- Instructions for the task
Reproduce only the lines of the material below that start at the line containing "make_panels(mats)" and stop at the line containing "points = [vertex.co". Keep both end lines.

— start of Given information —

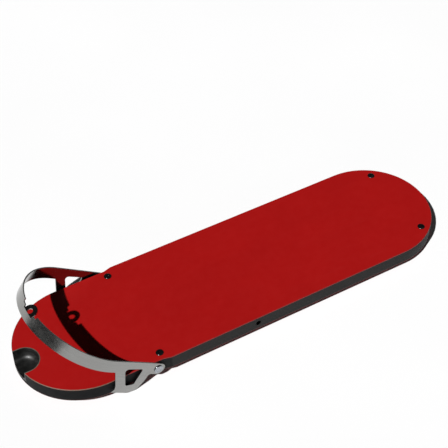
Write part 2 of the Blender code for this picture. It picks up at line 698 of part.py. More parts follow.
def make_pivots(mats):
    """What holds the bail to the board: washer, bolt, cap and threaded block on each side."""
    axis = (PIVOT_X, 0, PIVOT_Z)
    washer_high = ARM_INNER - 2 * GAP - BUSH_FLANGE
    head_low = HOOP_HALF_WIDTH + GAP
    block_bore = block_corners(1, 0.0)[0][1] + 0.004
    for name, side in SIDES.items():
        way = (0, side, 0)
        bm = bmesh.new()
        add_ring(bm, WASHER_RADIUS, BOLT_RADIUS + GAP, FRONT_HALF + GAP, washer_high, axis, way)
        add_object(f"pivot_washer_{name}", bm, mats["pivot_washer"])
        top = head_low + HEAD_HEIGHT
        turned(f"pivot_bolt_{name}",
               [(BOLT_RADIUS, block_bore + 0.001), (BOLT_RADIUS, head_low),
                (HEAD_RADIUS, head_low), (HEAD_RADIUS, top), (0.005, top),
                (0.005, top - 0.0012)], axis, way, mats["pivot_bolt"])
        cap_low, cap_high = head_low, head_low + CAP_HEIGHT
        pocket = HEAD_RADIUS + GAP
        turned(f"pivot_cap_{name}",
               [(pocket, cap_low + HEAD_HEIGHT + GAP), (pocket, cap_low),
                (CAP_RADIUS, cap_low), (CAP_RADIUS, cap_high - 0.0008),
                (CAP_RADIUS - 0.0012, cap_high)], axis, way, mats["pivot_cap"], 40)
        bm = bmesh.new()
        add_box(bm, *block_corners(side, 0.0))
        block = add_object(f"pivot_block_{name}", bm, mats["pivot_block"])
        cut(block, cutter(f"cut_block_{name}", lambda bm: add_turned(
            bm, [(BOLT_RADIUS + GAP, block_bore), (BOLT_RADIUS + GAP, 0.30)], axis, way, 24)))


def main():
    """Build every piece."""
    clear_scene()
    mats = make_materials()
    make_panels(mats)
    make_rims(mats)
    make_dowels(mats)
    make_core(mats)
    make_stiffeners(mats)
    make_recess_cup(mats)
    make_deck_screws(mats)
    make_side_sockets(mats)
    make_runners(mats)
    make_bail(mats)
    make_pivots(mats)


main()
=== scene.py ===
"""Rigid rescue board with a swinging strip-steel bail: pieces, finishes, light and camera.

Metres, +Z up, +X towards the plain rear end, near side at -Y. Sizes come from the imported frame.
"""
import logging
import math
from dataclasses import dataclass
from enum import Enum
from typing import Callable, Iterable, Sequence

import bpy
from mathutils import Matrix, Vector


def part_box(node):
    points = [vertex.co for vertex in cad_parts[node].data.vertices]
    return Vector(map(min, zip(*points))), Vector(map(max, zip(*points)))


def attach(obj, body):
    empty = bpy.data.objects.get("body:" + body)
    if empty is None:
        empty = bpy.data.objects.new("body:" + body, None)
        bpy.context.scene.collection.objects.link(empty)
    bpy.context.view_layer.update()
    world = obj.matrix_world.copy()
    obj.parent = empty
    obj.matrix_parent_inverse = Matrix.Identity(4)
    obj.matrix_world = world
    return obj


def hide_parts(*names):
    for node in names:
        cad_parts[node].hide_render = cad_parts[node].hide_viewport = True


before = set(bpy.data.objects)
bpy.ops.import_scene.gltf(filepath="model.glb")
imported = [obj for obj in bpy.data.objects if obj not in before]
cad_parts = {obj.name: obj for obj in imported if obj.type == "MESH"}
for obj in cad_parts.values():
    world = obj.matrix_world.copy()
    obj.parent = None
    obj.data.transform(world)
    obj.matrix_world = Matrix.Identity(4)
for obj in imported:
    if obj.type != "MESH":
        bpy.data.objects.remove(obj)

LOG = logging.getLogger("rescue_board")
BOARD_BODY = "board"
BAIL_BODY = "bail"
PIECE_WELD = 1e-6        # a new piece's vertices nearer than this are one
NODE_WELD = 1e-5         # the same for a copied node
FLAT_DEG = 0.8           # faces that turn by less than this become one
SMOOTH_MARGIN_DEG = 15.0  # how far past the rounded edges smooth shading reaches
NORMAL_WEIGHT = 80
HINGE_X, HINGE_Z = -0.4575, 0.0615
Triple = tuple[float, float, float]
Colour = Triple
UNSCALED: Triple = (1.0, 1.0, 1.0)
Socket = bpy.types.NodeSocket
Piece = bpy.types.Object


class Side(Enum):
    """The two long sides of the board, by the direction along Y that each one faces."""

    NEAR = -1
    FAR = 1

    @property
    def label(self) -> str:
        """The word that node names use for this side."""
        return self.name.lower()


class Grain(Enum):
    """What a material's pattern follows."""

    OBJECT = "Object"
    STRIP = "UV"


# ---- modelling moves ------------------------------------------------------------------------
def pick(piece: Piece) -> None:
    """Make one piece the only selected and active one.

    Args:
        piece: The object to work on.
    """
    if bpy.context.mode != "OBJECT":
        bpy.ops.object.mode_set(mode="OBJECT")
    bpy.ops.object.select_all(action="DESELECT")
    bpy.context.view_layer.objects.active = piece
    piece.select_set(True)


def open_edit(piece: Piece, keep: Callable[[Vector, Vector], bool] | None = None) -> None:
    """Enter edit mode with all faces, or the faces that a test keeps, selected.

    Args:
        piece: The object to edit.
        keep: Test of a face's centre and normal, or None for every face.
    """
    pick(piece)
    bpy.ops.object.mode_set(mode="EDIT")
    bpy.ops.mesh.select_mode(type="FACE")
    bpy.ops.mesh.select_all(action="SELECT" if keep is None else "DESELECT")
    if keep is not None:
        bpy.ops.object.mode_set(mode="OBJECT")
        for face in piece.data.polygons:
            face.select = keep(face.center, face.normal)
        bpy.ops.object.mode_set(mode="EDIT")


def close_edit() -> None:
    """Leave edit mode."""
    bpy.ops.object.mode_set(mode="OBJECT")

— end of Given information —

- Correct answer
    make_panels(mats)
    make_rims(mats)
    make_dowels(mats)
    make_core(mats)
    make_stiffeners(mats)
    make_recess_cup(mats)
    make_deck_screws(mats)
    make_side_sockets(mats)
    make_runners(mats)
    make_bail(mats)
    make_pivots(mats)


main()
=== scene.py ===
"""Rigid rescue board with a swinging strip-steel bail: pieces, finishes, light and camera.

Metres, +Z up, +X towards the plain rear end, near side at -Y. Sizes come from the imported frame.
"""
import logging
import math
from dataclasses import dataclass
from enum import Enum
from typing import Callable, Iterable, Sequence

import bpy
from mathutils import Matrix, Vector


def part_box(node):
    points = [vertex.co for vertex in cad_parts[node].data.vertices]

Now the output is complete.